*REQUIREMENTS*: Every line in the listing below from the one with "dice = random.Random(SEED + 1)" through the one with "imported = [obj" is to be reproduced exactly, both ends included; leave out the rest.

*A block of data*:
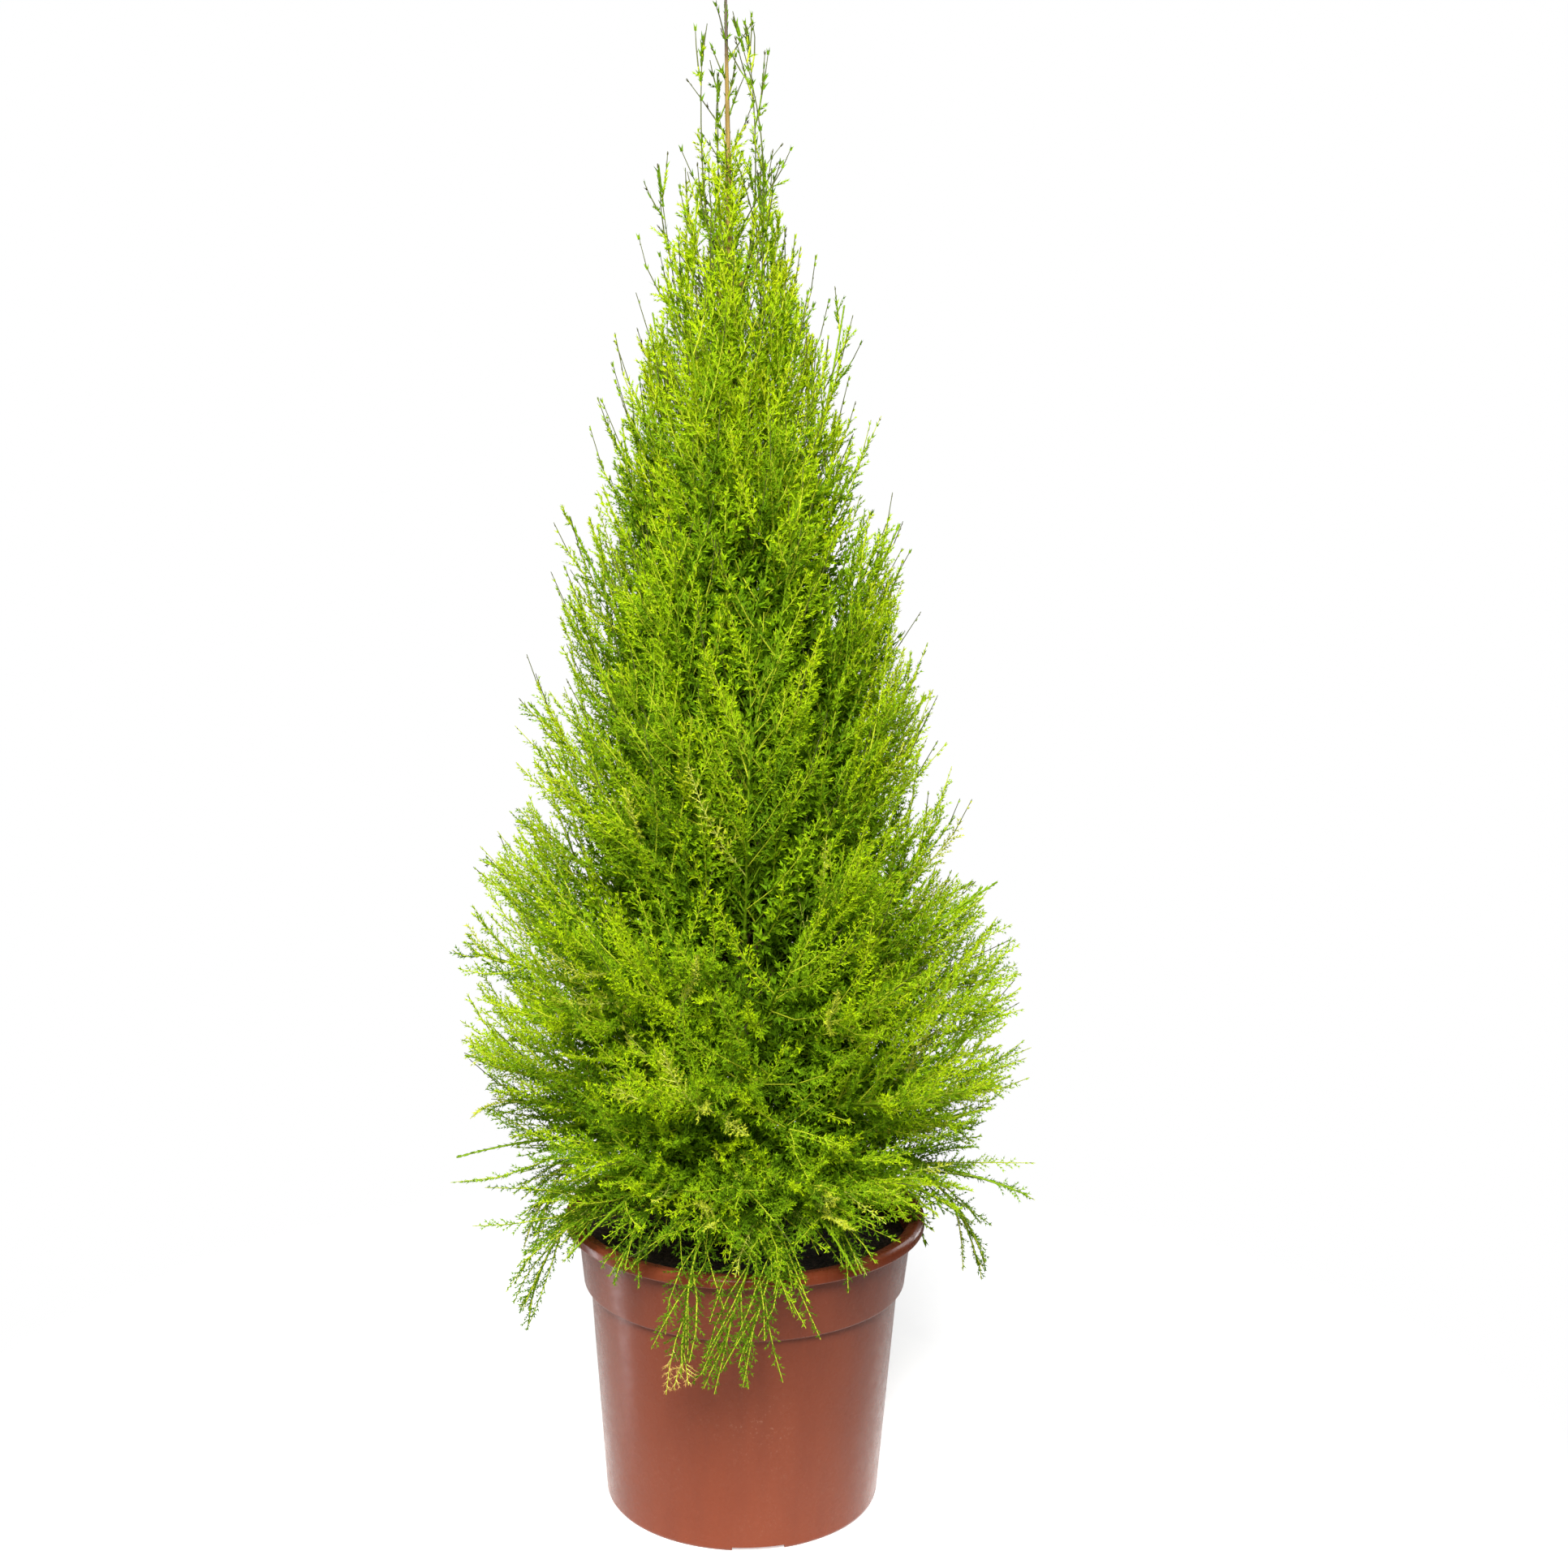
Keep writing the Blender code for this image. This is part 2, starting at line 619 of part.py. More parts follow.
def try_blade(index, plume, crown, k, t, lean, size):
    """The longest blade at t that keeps to the plume's space and touches nothing, or None."""
    root, along = plume.point(t), plume.slope(t)
    facing = plume.side - along * plume.side.dot(along)
    spread = math.radians(mixed(BLADE_SPREAD_LEVEL, BLADE_SPREAD, min(1.0, 2.0 * facing.length)))
    facing = facing.normalized() if facing.length > 0.05 else frame_across(along)[0]
    other = along.cross(facing)
    tilt = math.radians(lean)
    best, longest = None, 0.0
    for attempt in range(BLADE_TURNS):
        turn = spread * (2.0 * ((GOLDEN_SHARE * (k + BLADE_TURN_STEP * attempt)) % 1.0) - 1.0)
        across = facing * math.cos(turn) + other * math.sin(turn)
        heading = along * math.cos(tilt) + across * math.sin(tilt)
        roll = math.radians(BLADE_ROLL) * math.sin(BLADE_ROLL_STEP * k + attempt)
        flat = facing.cross(heading).normalized()
        flat = flat * math.cos(roll) + heading.cross(flat) * math.sin(roll)
        for share in BLADE_TRIES:
            if size * share <= longest:
                break
            placing = (root, heading, flat, size * share, BLADE_DROOP if k else 0.0)
            tested = place_blade(*placing, BLADE_TEST_SWELL)
            if crown.keeps_to_space(index, *tested) and crown.is_free(*tested):
                best, longest = place_blade(*placing), size * share
                break
    return best


def fuse(name, pieces, finish):
    """One closed solid from the stem, its core and its blades. Where edges only touch, a hair's growth frees them."""
    for attempt in range(FUSE_TRIES):
        tools = new_tools(name + "_pieces")
        mass = add_object(name, *pieces[0], finish)
        for vertices, faces in pieces[1:]:
            grown = [mixed(vertices[0], vertex, 1.0 + FUSE_GROWTH * attempt) for vertex in vertices]
            add_object(name + "_piece", grown, faces, finish, tools)
        for thing in [mass, *tools.objects]:
            face_outwards(thing.data)
        boolean(mass, tools, "UNION", "MANIFOLD")
        if keep_largest_shell(mass.data):
            break
        bpy.data.objects.remove(mass)
    return mass


def face_outwards(mesh):
    shape = bmesh.new()
    shape.from_mesh(mesh)
    bmesh.ops.recalc_face_normals(shape, faces=shape.faces)
    if shape.calc_volume(signed=True) < 0:
        bmesh.ops.reverse_faces(shape, faces=shape.faces)
    shape.to_mesh(mesh)
    shape.free()


def keep_largest_shell(mesh):
    """Drops loose scraps and fills sealed hollows by keeping the shell with the most faces. True if no edges touch."""
    shape = bmesh.new()
    shape.from_mesh(mesh)
    bmesh.ops.triangulate(shape, faces=shape.faces)
    unseen, shells = set(shape.faces), []
    while unseen:
        shell, front = set(), [unseen.pop()]
        while front:
            face = front.pop()
            shell.add(face)
            near = {other for edge in face.edges for other in edge.link_faces} & unseen
            unseen -= near
            front += near
        shells.append(shell)
    shells.sort(key=len)
    spare = [face for shell in shells[:-1] for face in shell]
    bmesh.ops.delete(shape, geom=spare, context="FACES")
    shape.to_mesh(mesh)
    bmesh.ops.remove_doubles(shape, verts=shape.verts, dist=TOUCHING)
    closed = all(len(edge.link_faces) == 2 for edge in shape.edges)
    shape.free()
    return closed


def solid_of(thing):
    return [tuple(v.co) for v in thing.data.vertices], [tuple(p.vertices) for p in thing.data.polygons]


def main():
    clear_scene()
    foliage = material("foliage", FOLIAGE, 0.55)
    bark = material("bark", BARK, 0.85)
    pot = make_pot(material("terracotta_plastic", TERRACOTTA, 0.42))
    soil = make_soil(material("soil", SOIL, 0.95))
    trunk = make_trunk(bark)
    plumes = plan_plumes(trunk)
    limbs = [pot, soil, trunk] + [make_bough(plume, bark) for plume in plumes if plume.bough]
    crown = Crown(plumes, [solid_of(limb) for limb in limbs])
    dice = random.Random(SEED + 1)
    for index, plume in enumerate(plumes):
        crown.take(grow_mass(index, plume, crown, foliage, dice))


main()
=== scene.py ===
"""The looks of a golden conical cypress in its terracotta-coloured plastic pot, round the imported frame.

Metres, +Z up. The origin is the centre of the pot's flat underside. -Y faces the viewer and +X is to the
right. The crown grows by the rule of the part's source: tiers of plumes arch from the trunk, and side
shoots stand round each plume by the golden share. Here more plumes grow between the source's own ones,
within the same reach, and the rule goes on: side shoots bear twigs, and twigs bear whorls of needles.
"""

import json
import math
import random
from collections import namedtuple

import bpy
import numpy as np
from mathutils import Matrix, Vector, noise

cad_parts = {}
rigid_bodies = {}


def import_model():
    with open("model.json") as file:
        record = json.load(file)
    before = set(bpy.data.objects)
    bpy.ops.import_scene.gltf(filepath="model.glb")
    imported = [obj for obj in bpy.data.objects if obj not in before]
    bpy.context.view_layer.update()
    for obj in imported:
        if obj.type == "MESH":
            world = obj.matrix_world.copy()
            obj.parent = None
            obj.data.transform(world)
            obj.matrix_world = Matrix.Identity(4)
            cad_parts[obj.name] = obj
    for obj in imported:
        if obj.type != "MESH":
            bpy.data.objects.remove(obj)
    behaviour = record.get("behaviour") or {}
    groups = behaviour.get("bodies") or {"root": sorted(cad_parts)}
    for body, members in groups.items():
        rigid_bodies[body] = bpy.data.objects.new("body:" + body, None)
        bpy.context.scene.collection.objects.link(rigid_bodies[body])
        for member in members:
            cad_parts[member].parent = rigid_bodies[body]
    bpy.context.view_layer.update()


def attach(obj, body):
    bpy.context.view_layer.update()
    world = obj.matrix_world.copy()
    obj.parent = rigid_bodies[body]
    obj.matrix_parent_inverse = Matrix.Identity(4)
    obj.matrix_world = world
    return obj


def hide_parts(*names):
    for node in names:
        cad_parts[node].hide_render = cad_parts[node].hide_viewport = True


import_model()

BODY = "root"

# Camera at the photograph's viewing angle, on the pot's -Y side
CAMERA_DISTANCE = 1.3872
CAMERA_HEIGHT = 0.7302
CAMERA_TURN = -0.894
CAMERA_PITCH = 10.073
CAMERA_ROLL = 0.831
CAMERA_LENS = 50.31

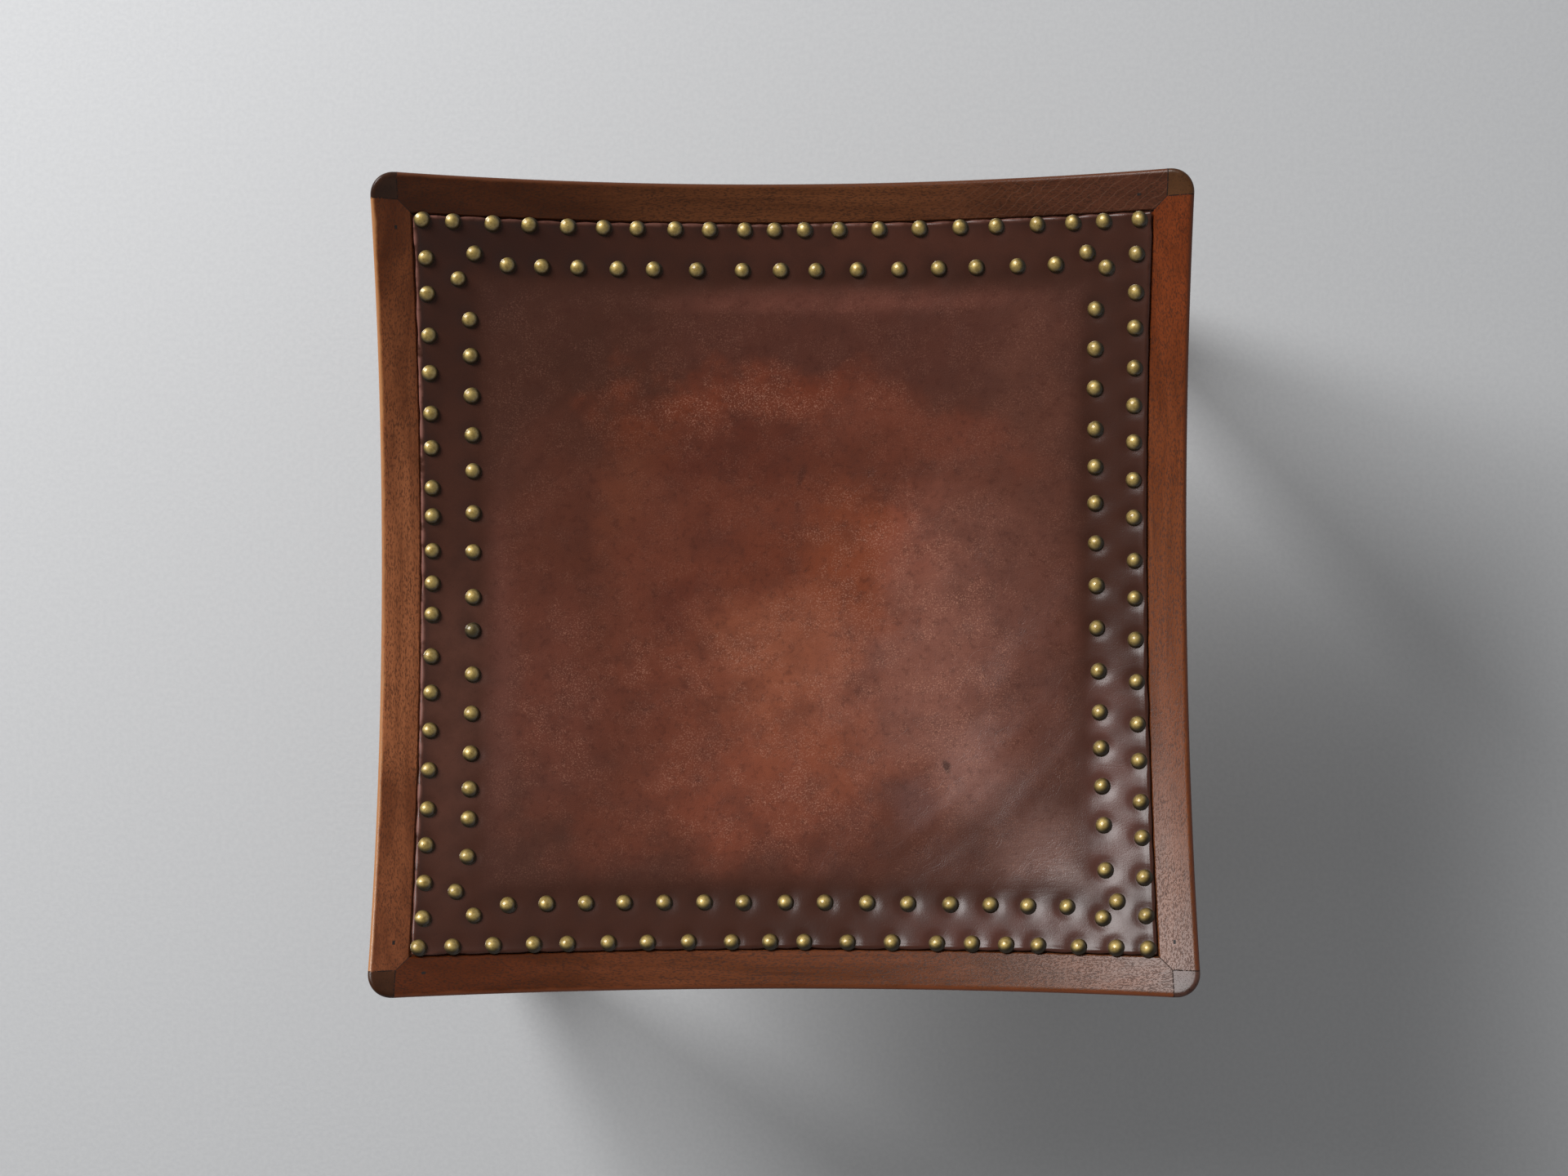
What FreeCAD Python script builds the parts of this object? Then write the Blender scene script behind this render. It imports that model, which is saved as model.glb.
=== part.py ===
import FreeCAD, Part
import math
import os

# A square stool with a dished seat. The tops of the rails, of the posts and of the leather's nailed edge all
# lie on one hollow ball, so the corners stand high and every top leans in. The rails are mitred round four
# short posts, which are the tops of the tapered legs. A leather cover lies in a shallow rebate, held by two
# rows of dome-head nails, over a stuffed pad that rests on hessian and interlaced webbing.
# Millimetres, +Z up. The origin is on the floor below the middle of the seat, and the front is at -Y.

V = FreeCAD.Vector
UP = V(0, 0, 1)

# Overall sizes
seat_side = 480.0          # square seat, outer face to outer face
seat_height = 400.0        # floor to the tops of the corners
seat_dip = 51.0            # middle of each rail below the corners
corner_radius = 14.5       # outer upright corners
arris_radius = 3.6         # round along the outer top edge
arris_angles = (0.0, 45.0, 90.0)   # from the outer face to the top, where the steps of the round meet
corner_steps = 6           # flats round an outer upright corner
edge_steps = 2             # flats round the other edges of a leg

# Rails
rail_width = 38.0
rail_depth = 52.0          # at the middle of a rail
underside_dip = 40.0       # middle of the underside below its ends, were the arc to run to the corners
border_width = 22.4        # bare wood outside the leather
rebate_depth = 2.0

# Legs
post_side = 15.1           # end grain seen at each corner
head_length = 45.0         # straight part below the shoulder
foot_side = 26.0
foot_inset = 8.0           # outer faces at the foot, in from the outer faces of the rails
foot_bevel = 1.5
leg_edge_radius = 2.5
tongue_thickness = 9.0
tongue_height = 30.0
tongue_set_in = 13.5       # middle of the tongue from the outer face
tongue_end_cover = 3.0     # wood left over the end of the tongue
joint_clearance = 0.1

# Brads that pin the rails to the tongues
brad_width = 2.2
brad_thickness = 1.4
brad_from_tongue_end = 4.0
brad_grip = 14.0           # length of brad inside the tongue

# Battens glued inside the rails, and the blocks in the corners below them
batten_width = 36.0
batten_height = 20.0
block_side = 62.0
block_drop = 20.0          # below the shoulder of the leg
screw_drop = 11.0          # screw axis below the shoulder
screw_radius = 2.3
screw_head_radius = 4.6
screw_length = 60.0
screw_point = 7.0
screw_clearance = 0.15
screw_sides = 10

# Webbing
strap_width = 50.0
strap_thickness = 1.6
strap_count = 4
strap_side_gap = 21.0      # from the outer straps to the battens beside them
strap_lap = 22.0           # on the underside of a batten
weave_clearance = 0.3
webbing_sag = 7.0          # middle of the webbing below the middles of the battens
tack_head_side = 4.6
tack_head_height = 0.9
tack_spacing = 15.0
tacks_per_end = 3

# Hessian, pad and leather
soft_clearance = 0.3
hessian_thickness = 0.8
leather_thickness = 3.0
leather_edge_gap = 0.5
leather_corner_radius = 3.0
pad_crown = 5.0            # swell of the pad over the dish of the seat
roll_width = 60.0          # from the edge of the pad to its full swell
sheet_line_shares = (0.13, 0.26, 0.39, 0.52, 0.64, 0.75, 0.85, 0.93, 1.0)

# Dome-head nails
nail_radius = 4.75
nail_edge_angle = 66.0     # degrees from the top of the ball to the rim of the dome
nail_sides = 8
nail_ring_shares = (1.0, 0.66, 0.28)
outer_row_offset = 28.3    # from the outer face of the rail
inner_row_offset = 51.7
inner_end_offset = 45.9    # the pair at each corner of the inner row stands further out
pad_edge_past_row = 6.0

# Places along a row, as shares of half of it. The corner nails belong to the front and back rows.
outer_front_shares = (-1.002, -0.913, -0.804, -0.696, -0.603, -0.491, -0.382, -0.268, -0.147, -0.039, 0.057,
                      0.179, 0.303, 0.428, 0.525, 0.619, 0.706, 0.816, 0.916, 0.999)
outer_back_shares = (-0.998, -0.917, -0.810, -0.710, -0.604, -0.505, -0.411, -0.304, -0.207, -0.107, -0.022,
                     0.062, 0.160, 0.273, 0.388, 0.502, 0.602, 0.715, 0.812, 0.895, 0.990)
outer_left_shares = (-0.925, -0.829, -0.728, -0.628, -0.520, -0.410, -0.304, -0.201, -0.082, 0.006, 0.098,
                     0.196, 0.275, 0.387, 0.483, 0.596, 0.699, 0.812, 0.908)
outer_right_shares = (-0.920, -0.818, -0.709, -0.611, -0.498, -0.395, -0.276, -0.159, -0.041, 0.065, 0.186,
                      0.292, 0.397, 0.499, 0.603, 0.714, 0.808, 0.911)
inner_front_shares = (-0.938, -0.840, -0.724, -0.606, -0.490, -0.369, -0.246, -0.125, 0.005, 0.126, 0.256,
                      0.381, 0.511, 0.632, 0.745, 0.860, 0.964)
inner_back_shares = (-0.941, -0.843, -0.740, -0.632, -0.510, -0.400, -0.266, -0.125, -0.006, 0.104, 0.232,
                     0.361, 0.484, 0.599, 0.722, 0.838, 0.930)
inner_left_shares = (-0.934, -0.830, -0.717, -0.627, -0.519, -0.396, -0.275, -0.139, -0.035, 0.106, 0.225,
                     0.354, 0.466, 0.585, 0.706, 0.814, 0.934)
inner_right_shares = (-0.965, -0.872, -0.739, -0.621, -0.505, -0.395, -0.269, -0.136, -0.005, 0.126, 0.250,
                      0.362, 0.477, 0.601, 0.719, 0.838, 0.960)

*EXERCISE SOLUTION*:
    dice = random.Random(SEED + 1)
    for index, plume in enumerate(plumes):
        crown.take(grow_mass(index, plume, crown, foliage, dice))


main()
=== scene.py ===
"""The looks of a golden conical cypress in its terracotta-coloured plastic pot, round the imported frame.

Metres, +Z up. The origin is the centre of the pot's flat underside. -Y faces the viewer and +X is to the
right. The crown grows by the rule of the part's source: tiers of plumes arch from the trunk, and side
shoots stand round each plume by the golden share. Here more plumes grow between the source's own ones,
within the same reach, and the rule goes on: side shoots bear twigs, and twigs bear whorls of needles.
"""

import json
import math
import random
from collections import namedtuple

import bpy
import numpy as np
from mathutils import Matrix, Vector, noise

cad_parts = {}
rigid_bodies = {}


def import_model():
    with open("model.json") as file:
        record = json.load(file)
    before = set(bpy.data.objects)
    bpy.ops.import_scene.gltf(filepath="model.glb")
    imported = [obj for obj in bpy.data.objects if obj not in before]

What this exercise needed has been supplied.